Work to be completed → Copy out each line below exactly as it appears.

━━ Records for the exercise

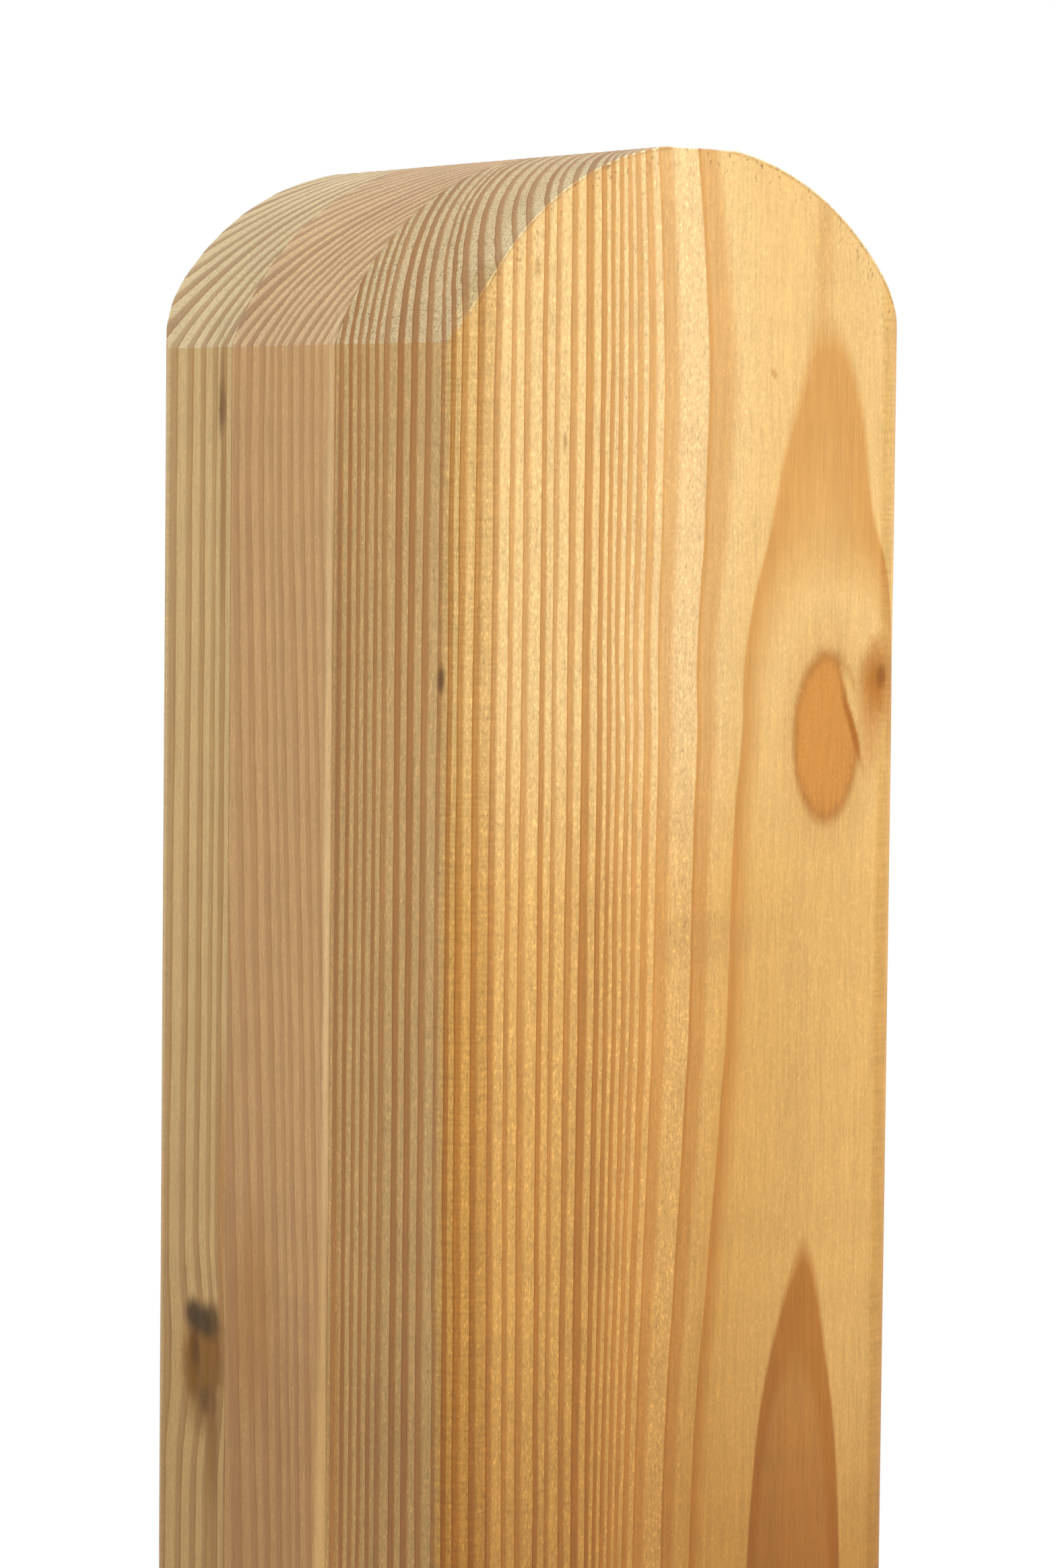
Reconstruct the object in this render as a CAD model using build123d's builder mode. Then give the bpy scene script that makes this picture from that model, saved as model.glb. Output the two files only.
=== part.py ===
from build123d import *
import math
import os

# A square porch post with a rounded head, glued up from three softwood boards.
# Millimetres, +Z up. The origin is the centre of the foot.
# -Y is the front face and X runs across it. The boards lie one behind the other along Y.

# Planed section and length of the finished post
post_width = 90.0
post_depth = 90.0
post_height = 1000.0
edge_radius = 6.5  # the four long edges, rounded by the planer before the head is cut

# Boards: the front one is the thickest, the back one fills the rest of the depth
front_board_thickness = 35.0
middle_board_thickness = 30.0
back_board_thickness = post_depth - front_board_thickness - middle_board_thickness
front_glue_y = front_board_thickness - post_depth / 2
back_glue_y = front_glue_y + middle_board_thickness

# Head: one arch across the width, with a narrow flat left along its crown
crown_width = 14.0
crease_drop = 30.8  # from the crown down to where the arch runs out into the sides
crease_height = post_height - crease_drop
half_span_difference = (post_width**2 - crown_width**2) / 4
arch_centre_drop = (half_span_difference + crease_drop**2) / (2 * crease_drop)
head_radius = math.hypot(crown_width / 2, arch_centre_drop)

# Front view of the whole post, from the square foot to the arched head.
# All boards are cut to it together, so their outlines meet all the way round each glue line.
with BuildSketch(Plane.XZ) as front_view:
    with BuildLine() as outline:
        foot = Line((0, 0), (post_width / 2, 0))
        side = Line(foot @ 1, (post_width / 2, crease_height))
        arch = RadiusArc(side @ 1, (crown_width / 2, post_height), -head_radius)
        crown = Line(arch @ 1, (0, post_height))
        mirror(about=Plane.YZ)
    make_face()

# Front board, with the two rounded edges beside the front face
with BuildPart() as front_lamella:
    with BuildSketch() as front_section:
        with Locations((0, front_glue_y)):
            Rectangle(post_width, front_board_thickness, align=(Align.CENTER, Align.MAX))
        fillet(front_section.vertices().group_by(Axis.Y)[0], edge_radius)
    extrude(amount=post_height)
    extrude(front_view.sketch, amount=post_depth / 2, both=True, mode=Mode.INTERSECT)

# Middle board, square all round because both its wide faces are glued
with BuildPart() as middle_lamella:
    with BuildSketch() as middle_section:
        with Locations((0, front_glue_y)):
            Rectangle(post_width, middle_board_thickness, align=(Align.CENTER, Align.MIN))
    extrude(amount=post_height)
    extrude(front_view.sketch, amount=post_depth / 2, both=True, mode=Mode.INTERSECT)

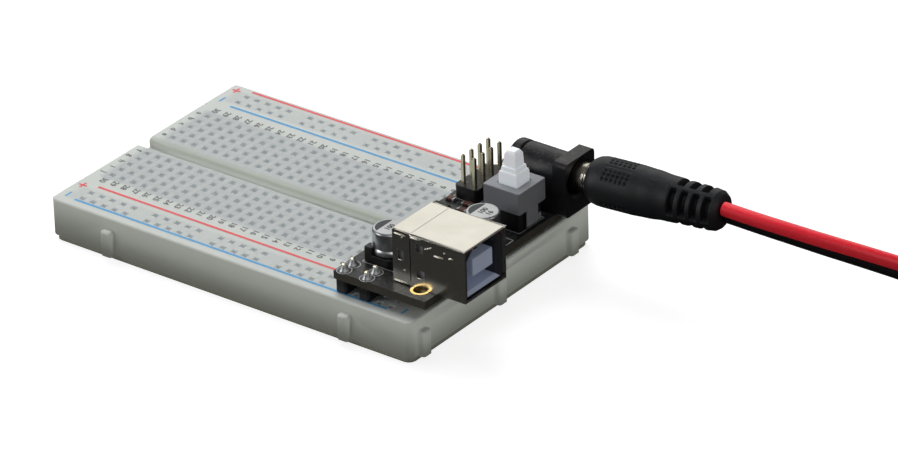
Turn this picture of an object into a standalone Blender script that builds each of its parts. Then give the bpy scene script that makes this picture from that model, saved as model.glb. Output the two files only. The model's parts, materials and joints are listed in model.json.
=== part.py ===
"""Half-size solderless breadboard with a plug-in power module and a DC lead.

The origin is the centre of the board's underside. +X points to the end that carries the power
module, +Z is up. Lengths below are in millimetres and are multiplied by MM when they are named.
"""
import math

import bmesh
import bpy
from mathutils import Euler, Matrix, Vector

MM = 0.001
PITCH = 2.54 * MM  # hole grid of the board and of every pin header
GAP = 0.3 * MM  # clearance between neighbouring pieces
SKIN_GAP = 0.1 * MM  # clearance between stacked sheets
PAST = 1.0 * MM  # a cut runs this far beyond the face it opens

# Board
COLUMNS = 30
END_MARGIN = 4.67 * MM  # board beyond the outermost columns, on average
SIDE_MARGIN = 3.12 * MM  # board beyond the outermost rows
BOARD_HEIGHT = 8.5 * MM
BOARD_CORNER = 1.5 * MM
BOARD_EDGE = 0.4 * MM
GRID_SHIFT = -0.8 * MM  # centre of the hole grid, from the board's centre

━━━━

Correct answer →
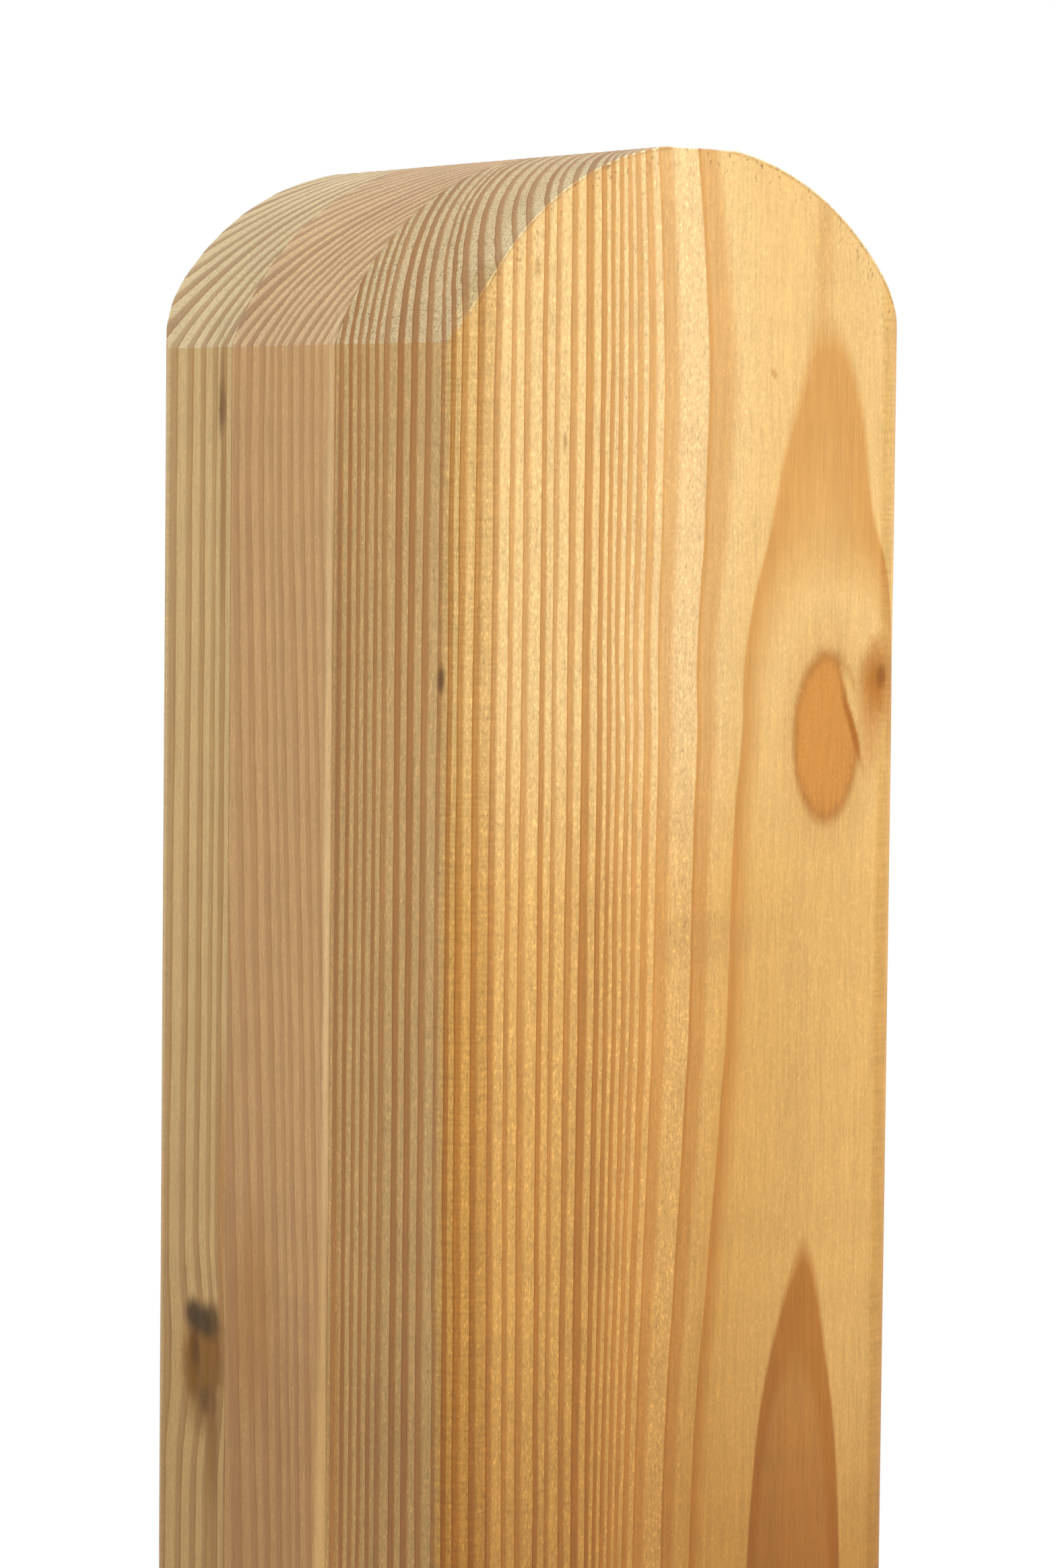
Reconstruct the object in this render as a CAD model using build123d's builder mode. Then give the bpy scene script that makes this picture from that model, saved as model.glb. Output the two files only.
=== part.py ===
from build123d import *
import math
import os

# A square porch post with a rounded head, glued up from three softwood boards.
# Millimetres, +Z up. The origin is the centre of the foot.
# -Y is the front face and X runs across it. The boards lie one behind the other along Y.

# Planed section and length of the finished post
post_width = 90.0
post_depth = 90.0
post_height = 1000.0
edge_radius = 6.5  # the four long edges, rounded by the planer before the head is cut

# Boards: the front one is the thickest, the back one fills the rest of the depth
front_board_thickness = 35.0
middle_board_thickness = 30.0
back_board_thickness = post_depth - front_board_thickness - middle_board_thickness
front_glue_y = front_board_thickness - post_depth / 2
back_glue_y = front_glue_y + middle_board_thickness

# Head: one arch across the width, with a narrow flat left along its crown
crown_width = 14.0
crease_drop = 30.8  # from the crown down to where the arch runs out into the sides
crease_height = post_height - crease_drop
half_span_difference = (post_width**2 - crown_width**2) / 4
arch_centre_drop = (half_span_difference + crease_drop**2) / (2 * crease_drop)
head_radius = math.hypot(crown_width / 2, arch_centre_drop)

# Front view of the whole post, from the square foot to the arched head.
# All boards are cut to it together, so their outlines meet all the way round each glue line.
with BuildSketch(Plane.XZ) as front_view:
    with BuildLine() as outline:
        foot = Line((0, 0), (post_width / 2, 0))
        side = Line(foot @ 1, (post_width / 2, crease_height))
        arch = RadiusArc(side @ 1, (crown_width / 2, post_height), -head_radius)
        crown = Line(arch @ 1, (0, post_height))
        mirror(about=Plane.YZ)
    make_face()

# Front board, with the two rounded edges beside the front face
with BuildPart() as front_lamella:
    with BuildSketch() as front_section:
        with Locations((0, front_glue_y)):
            Rectangle(post_width, front_board_thickness, align=(Align.CENTER, Align.MAX))
        fillet(front_section.vertices().group_by(Axis.Y)[0], edge_radius)
    extrude(amount=post_height)
    extrude(front_view.sketch, amount=post_depth / 2, both=True, mode=Mode.INTERSECT)

# Middle board, square all round because both its wide faces are glued
with BuildPart() as middle_lamella:
    with BuildSketch() as middle_section:
        with Locations((0, front_glue_y)):
            Rectangle(post_width, middle_board_thickness, align=(Align.CENTER, Align.MIN))
    extrude(amount=post_height)
    extrude(front_view.sketch, amount=post_depth / 2, both=True, mode=Mode.INTERSECT)

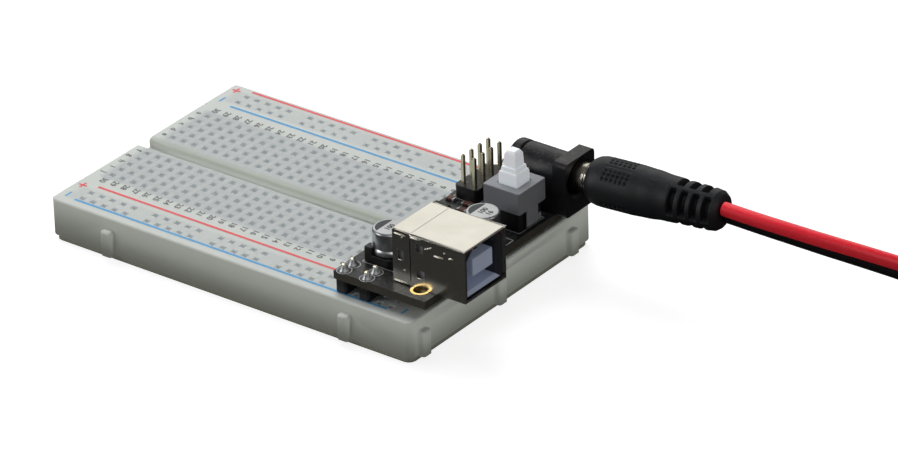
Turn this picture of an object into a standalone Blender script that builds each of its parts. Then give the bpy scene script that makes this picture from that model, saved as model.glb. Output the two files only. The model's parts, materials and joints are listed in model.json.
=== part.py ===
"""Half-size solderless breadboard with a plug-in power module and a DC lead.

The origin is the centre of the board's underside. +X points to the end that carries the power
module, +Z is up. Lengths below are in millimetres and are multiplied by MM when they are named.
"""
import math

import bmesh
import bpy
from mathutils import Euler, Matrix, Vector

MM = 0.001
PITCH = 2.54 * MM  # hole grid of the board and of every pin header
GAP = 0.3 * MM  # clearance between neighbouring pieces
SKIN_GAP = 0.1 * MM  # clearance between stacked sheets
PAST = 1.0 * MM  # a cut runs this far beyond the face it opens

# Board
COLUMNS = 30
END_MARGIN = 4.67 * MM  # board beyond the outermost columns, on average
SIDE_MARGIN = 3.12 * MM  # board beyond the outermost rows
BOARD_HEIGHT = 8.5 * MM
BOARD_CORNER = 1.5 * MM
BOARD_EDGE = 0.4 * MM
GRID_SHIFT = -0.8 * MM  # centre of the hole grid, from the board's centre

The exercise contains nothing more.